Why we adopted this model?
The goal for using this measure is to incentivize teams to break issues to the smallest deliverable which lead to a smaller set of changes and the many benefits that come along with that.
This practice aligns with one of our core values: Iteration, do the smallest thing possible and get it out as quickly as possible.
Instead of spending time sizing and figuring out the weight of an issue, we should put this effort toward breaking issues to the smallest deliverable.
Since throughput is a measure of actual work completed, it is far more accurate than using weights.
Throughput is a simpler model to implement for new teams since the measure is the count of small well defined issues.
Unlike weights which may be estimated differently from one team to another, throughput can be normalized across every engineering team.
A few notes to consider when using this model:
There are many activities such as code reviews, meetings, planning that we do not count as units of work independently, they are however accounted for as part of the delivery of an issue whether it be feature work or technical debt.
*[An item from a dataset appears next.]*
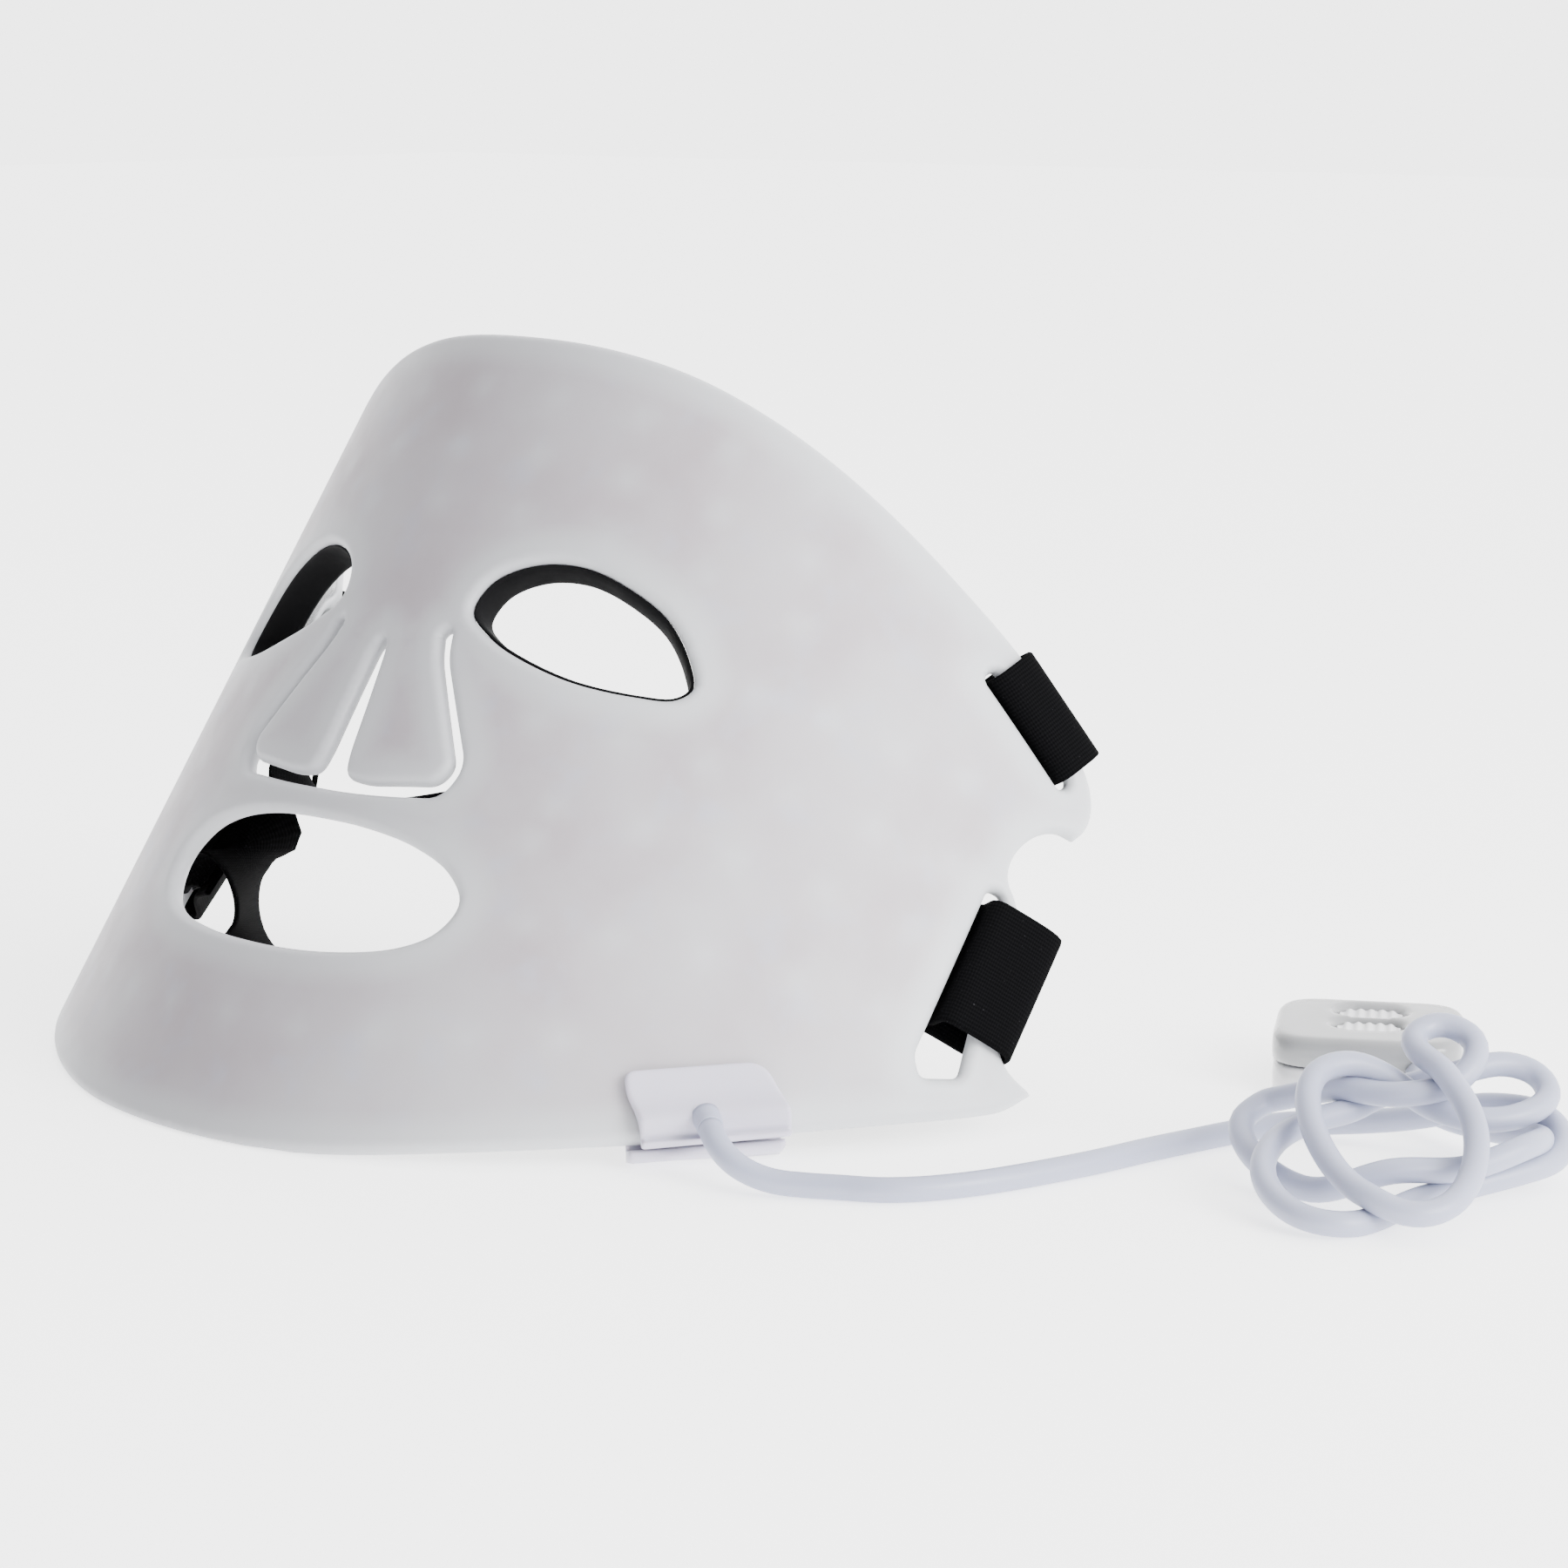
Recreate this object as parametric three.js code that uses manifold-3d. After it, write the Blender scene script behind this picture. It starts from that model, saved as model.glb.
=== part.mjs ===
// LED face mask: a flat, layered silicone sheet bent into part of a cone, held round the head by
// two elastic straps, with hinged nose flaps, a connector on its lower edge, a lead and a controller.
// Millimetres, +Z up. The mask faces -Y and the wearer's left is +X.
import * as THREE from 'three';
import { mergeVertices } from 'three/addons/utils/BufferGeometryUtils.js';
import Module from 'manifold-3d';

const wasm = await Module();
wasm.setup();

// ---- Driving dimensions ------------------------------------------------------------------------

// The cone that the sheet is bent to: its tip, and the curve of its lower edge on the table.
const TIP = new THREE.Vector3(0, 75, 448);
const BASE_HALF_WIDTH = 164.5;
const BASE_DEPTH = 208;
const BASE_SQUARENESS = 0.944;
// The connector under the lower edge props that side of the sheet up, smoothly, over LIFT_REACH.
const LIFT = 6;
const LIFT_REACH = 110;
// Where the mask's middle stands in the part's own frame, whose origin is under the middle of
// the mask and controller together.
const MASK_PLACE = [-32.5, 87.2, 0];

// The layers, as distances behind the sheet's front face.
const GAP = 0.3;
const SILICONE = [0, 1.8];
const CIRCUIT = [2.3, 2.6];
const LED_TAPE = [2.9, 3.2];
const LED_CHIP = [3, 3.5];
const LINER = [3.9, 4.9];
// The hem is cut level with the table, so a deeper layer starts this much higher per unit depth.
const HEM_BEVEL = 0.52;
const CIRCUIT_MARGIN = 7;

const STRAP_THICKNESS = 1.4;
const CORD_RADIUS = 2.8;

// ---- Colours -----------------------------------------------------------------------------------

function paint(colour, roughness, metalness = 0) {
  return new THREE.MeshStandardMaterial({ color: colour, roughness, metalness });
}

const WHITE_SILICONE = paint(0xe2dfe3, 0.55);
const CLEAR_SILICONE = paint(0xe9ebee, 0.4);
const BLACK_SILICONE = paint(0x141416, 0.6);
const CIRCUIT_FILM = paint(0xd9c9a8, 0.5);
const LED_WHITE = paint(0xf4f1e6, 0.35);
const ELASTIC = paint(0x151517, 0.9);
const HOOK_TAPE = paint(0x1d1d20, 0.95);
const SATIN_PLASTIC = paint(0xdcd9e6, 0.35);
const CORD_JACKET = paint(0xd2d4e4, 0.4);
const CLEAR_PLASTIC = paint(0xd4d4d6, 0.25);
const WHITE_PLASTIC = paint(0xefeef0, 0.3);
const BOARD_GREEN = paint(0x2e6b4a, 0.5);
const BATTERY_FOIL = paint(0xb9bcc2, 0.35, 0.6);
const STEEL = paint(0xa8aab0, 0.35, 1);
const GOLD = paint(0xd8b25a, 0.3, 1);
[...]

The team's rate of delivering code to production is what we are trying to measure.
While there is no scoring required with this model, there is still value for an Engineering Manager to look through each issue they are committing to in any given release and making sure they are well defined small deliverables.
When combined with cycle time, throughput is a great metric to help you identify areas of improvement and possible bottlenecks that the team can work to address.